**Problem details**
Copy out every line that contains "word".

**Source excerpt**
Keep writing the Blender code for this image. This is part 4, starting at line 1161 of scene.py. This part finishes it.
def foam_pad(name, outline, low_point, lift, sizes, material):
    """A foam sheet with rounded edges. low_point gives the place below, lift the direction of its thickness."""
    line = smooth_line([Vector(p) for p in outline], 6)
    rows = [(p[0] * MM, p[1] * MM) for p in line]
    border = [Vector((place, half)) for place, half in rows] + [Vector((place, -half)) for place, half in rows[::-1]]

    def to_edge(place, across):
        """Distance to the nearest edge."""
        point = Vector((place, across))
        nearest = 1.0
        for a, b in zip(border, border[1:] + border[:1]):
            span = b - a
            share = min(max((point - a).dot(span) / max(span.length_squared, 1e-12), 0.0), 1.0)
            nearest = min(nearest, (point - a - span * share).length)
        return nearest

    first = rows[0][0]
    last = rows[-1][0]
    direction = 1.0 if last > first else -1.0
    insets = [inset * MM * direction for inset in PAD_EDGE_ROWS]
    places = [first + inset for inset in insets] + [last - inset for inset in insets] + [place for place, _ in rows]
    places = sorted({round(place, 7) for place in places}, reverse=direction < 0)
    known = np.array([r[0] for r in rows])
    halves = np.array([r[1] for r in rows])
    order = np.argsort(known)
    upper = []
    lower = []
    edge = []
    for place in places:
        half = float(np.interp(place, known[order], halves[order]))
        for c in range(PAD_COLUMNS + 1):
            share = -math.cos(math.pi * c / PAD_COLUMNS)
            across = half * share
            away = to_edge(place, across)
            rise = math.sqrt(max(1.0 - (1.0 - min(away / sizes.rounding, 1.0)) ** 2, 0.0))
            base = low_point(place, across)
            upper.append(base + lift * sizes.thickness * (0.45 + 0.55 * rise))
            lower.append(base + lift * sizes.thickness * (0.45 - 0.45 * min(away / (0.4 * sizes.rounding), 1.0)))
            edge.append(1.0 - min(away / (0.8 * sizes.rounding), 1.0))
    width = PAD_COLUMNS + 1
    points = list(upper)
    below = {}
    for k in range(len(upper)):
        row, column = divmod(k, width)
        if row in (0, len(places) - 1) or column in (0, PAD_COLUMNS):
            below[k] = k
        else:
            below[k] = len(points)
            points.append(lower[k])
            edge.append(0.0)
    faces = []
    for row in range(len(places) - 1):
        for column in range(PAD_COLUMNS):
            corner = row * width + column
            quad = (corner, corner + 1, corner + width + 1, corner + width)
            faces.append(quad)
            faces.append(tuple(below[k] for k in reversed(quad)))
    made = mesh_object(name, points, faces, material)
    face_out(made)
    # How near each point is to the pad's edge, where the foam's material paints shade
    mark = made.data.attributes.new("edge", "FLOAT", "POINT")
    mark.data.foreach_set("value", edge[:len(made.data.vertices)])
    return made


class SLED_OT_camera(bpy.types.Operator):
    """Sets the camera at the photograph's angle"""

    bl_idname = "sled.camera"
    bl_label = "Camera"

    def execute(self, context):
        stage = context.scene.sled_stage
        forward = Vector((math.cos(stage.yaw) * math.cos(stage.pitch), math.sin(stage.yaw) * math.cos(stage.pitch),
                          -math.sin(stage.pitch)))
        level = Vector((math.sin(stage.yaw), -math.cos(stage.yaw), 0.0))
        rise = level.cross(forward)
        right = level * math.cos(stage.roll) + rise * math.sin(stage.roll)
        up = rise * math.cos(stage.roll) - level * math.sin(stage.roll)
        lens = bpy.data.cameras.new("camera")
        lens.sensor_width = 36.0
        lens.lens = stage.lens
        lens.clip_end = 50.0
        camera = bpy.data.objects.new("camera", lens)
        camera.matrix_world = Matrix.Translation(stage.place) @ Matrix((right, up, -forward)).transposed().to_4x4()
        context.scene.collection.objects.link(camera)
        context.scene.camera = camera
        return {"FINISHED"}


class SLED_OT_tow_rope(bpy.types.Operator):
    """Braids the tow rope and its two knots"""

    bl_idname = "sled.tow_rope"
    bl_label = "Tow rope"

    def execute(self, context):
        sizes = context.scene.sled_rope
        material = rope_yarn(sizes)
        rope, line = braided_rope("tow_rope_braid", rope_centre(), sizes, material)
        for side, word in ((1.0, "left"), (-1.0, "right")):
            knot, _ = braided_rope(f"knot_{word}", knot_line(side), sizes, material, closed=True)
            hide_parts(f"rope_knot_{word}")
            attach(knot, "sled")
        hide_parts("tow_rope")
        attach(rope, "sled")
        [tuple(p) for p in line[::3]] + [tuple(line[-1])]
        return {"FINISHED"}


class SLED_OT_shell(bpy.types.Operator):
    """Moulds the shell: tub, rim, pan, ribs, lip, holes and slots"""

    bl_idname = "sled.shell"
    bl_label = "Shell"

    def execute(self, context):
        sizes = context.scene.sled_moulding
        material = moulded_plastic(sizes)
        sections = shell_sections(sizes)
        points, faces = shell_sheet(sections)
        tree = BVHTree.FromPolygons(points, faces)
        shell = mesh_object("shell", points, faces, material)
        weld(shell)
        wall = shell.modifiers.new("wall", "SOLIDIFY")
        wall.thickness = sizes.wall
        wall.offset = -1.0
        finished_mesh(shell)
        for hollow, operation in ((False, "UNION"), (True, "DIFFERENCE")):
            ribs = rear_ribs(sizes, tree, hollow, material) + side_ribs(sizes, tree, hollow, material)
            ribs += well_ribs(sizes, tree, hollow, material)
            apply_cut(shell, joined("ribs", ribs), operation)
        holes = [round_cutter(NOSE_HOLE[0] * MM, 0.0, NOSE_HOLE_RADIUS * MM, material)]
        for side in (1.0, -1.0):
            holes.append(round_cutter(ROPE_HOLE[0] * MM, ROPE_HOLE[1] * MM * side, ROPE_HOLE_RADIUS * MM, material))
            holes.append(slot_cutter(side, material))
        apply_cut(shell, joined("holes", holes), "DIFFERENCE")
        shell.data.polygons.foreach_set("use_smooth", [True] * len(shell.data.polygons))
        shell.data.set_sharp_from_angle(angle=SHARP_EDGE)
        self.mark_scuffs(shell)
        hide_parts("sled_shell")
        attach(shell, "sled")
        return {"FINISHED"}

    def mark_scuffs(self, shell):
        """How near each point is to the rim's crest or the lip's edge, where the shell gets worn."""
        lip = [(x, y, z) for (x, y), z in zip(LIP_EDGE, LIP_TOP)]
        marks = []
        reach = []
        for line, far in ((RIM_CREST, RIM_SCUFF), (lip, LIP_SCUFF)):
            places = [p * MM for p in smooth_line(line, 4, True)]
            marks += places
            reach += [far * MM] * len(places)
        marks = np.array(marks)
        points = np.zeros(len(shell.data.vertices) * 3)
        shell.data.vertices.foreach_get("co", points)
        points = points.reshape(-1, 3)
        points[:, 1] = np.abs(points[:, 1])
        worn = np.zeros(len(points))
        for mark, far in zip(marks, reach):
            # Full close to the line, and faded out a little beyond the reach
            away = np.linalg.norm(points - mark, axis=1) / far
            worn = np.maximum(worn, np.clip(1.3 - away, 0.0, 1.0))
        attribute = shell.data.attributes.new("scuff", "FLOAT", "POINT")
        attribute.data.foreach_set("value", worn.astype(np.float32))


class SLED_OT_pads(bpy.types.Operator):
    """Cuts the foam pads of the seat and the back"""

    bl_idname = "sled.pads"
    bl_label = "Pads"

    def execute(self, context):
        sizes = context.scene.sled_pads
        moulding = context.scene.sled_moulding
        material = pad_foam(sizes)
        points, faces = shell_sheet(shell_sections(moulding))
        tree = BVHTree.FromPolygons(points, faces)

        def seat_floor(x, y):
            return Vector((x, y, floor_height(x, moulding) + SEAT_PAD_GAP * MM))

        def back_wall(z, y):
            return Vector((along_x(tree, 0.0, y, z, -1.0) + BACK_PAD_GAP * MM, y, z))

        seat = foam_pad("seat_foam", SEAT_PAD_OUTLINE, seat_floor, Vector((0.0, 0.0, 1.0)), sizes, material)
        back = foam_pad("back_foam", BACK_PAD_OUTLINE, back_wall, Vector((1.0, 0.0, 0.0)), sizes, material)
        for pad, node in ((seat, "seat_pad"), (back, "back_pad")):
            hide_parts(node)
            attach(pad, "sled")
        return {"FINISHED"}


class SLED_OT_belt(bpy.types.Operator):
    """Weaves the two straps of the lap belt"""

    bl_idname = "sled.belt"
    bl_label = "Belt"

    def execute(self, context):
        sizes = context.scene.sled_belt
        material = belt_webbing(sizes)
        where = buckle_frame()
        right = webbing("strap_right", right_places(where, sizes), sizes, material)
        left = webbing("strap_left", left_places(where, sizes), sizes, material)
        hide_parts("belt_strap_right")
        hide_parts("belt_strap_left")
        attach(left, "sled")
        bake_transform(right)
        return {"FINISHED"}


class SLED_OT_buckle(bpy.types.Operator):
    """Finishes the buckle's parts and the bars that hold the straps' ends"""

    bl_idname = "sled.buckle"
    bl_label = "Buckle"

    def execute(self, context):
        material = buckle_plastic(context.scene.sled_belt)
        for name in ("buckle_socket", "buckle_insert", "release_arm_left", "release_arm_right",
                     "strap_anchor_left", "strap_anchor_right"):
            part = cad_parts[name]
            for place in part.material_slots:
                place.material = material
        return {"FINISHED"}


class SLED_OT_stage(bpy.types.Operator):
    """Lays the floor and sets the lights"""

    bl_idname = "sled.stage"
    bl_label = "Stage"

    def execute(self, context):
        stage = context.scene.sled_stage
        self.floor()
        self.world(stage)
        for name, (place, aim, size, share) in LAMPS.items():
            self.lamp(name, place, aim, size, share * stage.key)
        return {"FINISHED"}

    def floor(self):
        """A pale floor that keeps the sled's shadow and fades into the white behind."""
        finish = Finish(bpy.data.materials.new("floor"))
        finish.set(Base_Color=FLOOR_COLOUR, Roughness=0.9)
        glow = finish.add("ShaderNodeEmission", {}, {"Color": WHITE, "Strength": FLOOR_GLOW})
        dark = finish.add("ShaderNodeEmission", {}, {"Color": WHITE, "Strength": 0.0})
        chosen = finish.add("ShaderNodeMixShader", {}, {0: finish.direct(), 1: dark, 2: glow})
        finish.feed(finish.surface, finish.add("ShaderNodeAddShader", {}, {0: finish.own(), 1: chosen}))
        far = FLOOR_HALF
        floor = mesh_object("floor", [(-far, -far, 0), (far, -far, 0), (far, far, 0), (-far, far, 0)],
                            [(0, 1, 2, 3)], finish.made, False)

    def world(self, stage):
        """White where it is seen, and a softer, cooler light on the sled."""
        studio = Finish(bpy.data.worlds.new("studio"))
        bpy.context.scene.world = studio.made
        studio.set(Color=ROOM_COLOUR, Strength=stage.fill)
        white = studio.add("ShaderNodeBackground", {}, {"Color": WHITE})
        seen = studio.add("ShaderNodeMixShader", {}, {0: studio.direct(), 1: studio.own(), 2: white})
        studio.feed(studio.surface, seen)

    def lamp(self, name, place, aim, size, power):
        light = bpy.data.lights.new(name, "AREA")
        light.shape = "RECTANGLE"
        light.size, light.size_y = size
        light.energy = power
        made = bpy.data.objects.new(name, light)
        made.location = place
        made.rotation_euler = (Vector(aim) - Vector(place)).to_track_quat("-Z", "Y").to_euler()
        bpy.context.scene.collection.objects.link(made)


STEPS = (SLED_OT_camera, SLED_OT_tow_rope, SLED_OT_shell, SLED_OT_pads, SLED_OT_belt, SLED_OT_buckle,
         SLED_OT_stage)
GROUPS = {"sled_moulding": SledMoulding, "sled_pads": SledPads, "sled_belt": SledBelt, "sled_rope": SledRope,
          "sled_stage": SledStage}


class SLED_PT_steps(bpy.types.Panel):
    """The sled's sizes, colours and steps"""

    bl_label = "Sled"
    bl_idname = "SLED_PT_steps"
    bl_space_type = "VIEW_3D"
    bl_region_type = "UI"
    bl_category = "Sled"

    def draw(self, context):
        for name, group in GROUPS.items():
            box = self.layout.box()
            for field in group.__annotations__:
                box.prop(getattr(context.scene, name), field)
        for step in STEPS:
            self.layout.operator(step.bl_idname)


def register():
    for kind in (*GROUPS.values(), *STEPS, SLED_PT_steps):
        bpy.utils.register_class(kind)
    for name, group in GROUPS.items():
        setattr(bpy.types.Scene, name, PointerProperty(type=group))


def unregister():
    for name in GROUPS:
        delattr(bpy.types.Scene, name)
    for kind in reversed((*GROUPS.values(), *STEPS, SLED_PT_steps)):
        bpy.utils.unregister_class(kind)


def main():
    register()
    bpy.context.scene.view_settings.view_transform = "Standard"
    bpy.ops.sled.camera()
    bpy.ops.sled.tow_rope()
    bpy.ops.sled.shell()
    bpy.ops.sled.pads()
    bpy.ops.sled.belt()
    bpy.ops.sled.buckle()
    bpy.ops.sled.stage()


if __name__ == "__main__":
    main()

**Solution**
        for side, word in ((1.0, "left"), (-1.0, "right")):
            knot, _ = braided_rope(f"knot_{word}", knot_line(side), sizes, material, closed=True)
            hide_parts(f"rope_knot_{word}")